Ideally these types are modular and could be re-composed into new dictionaries without much effort.
At this point I was going blind from staring at the syntax of my meta-schemas and was yearning to turn this into something realistic.
Many examples are too simplistic
Seeding my development graphs with synthetic data was an interesting diversion in learning about 'communities', 'bridges', 'centrality' and 'preferential attachment', however the generated data was only partially satisfying:
I tried to come up with some useful example dictionaries. Ultimately dictionaries/interpersonal
( for social networks ), dictionaries/forensic
and dictionaries/supplyChain
are the result of my efforts. This part was surprisingly time-consuming, but necessary to demonstrate the minimum viable use cases.
One Real Example
By pointing CoPilot to dictionaries/forensic
I quickly generated this (approximate) topography of the O.J. Simpson case:
Final Thoughts
This is neither a robust graph database engine nor a groundbreaking way of visualizing data, but I it does provide a simple framework for visualizing and understanding graph relationships.
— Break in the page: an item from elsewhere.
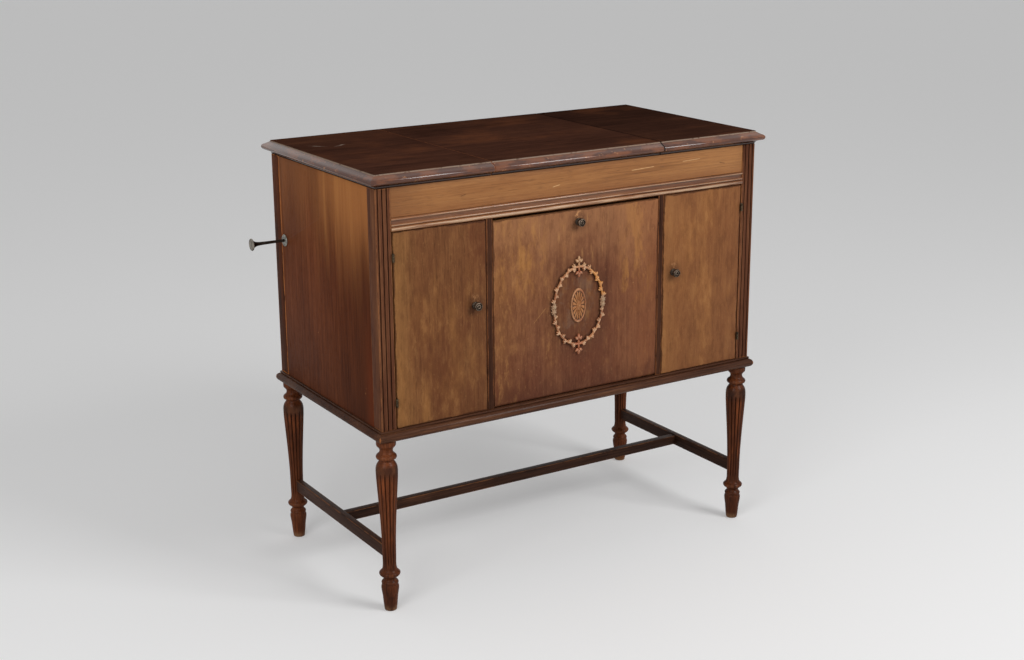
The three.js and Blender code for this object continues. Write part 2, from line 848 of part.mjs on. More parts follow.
const wormDistance = windingWheelRadius + windingWormRadius + meshGap;
const barrelY = windingShaftY - wormDistance;
const gearDistance = barrelRimRadius + pinionRadius + meshGap;
const spindleX = barrelX + gearDistance * Math.cos(THREE.MathUtils.degToRad(spindleAngle));
const spindleY = barrelY + gearDistance * Math.sin(THREE.MathUtils.degToRad(spindleAngle));
const frameTop = motorBoardBottom - seatGap;
const plateUnder = frameTop - framePlateThickness;
const barrelTop = plateUnder - barrelDrop;
const barrelBottom = barrelTop - barrelHeight;
const windingWheelBottom = windingShaftZ - windingWheelThickness / 2;
const lowerPlateTop = windingWheelBottom - frameBottomGap;
const lowerPlateBottom = lowerPlateTop - framePlateThickness;
const governorWheelZ = windingShaftZ;
const governorY = spindleY - governorWheelRadius - governorWormRadius - meshGap;
const governorX0 = spindleX - governorShaftStart;
const governorX1 = governorX0 + governorShaftLength;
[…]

It could easily be extended to:
- Produce static visualizations highlighting specific elements or organization
- Visualize graph algorithms with annotations or animation
- Generate nearly-complete datasets with a few missing elements to simulate a problem to be solved
- Integrate with external data sources
- Expose an API for processing updates and distributing changes to update the visualization in connected clients
- Provide a UI for editing or annotating a graph
The actual frontend could use a few enhancements. Being able to edit nodes and edges through the UI would be great. Filtering the visualization ( hiding nodes and edges by type ) is also a really useful way to help understand the data. D3's graph visualization is fully interactive and I could be doing more to expose data upon hover / selection.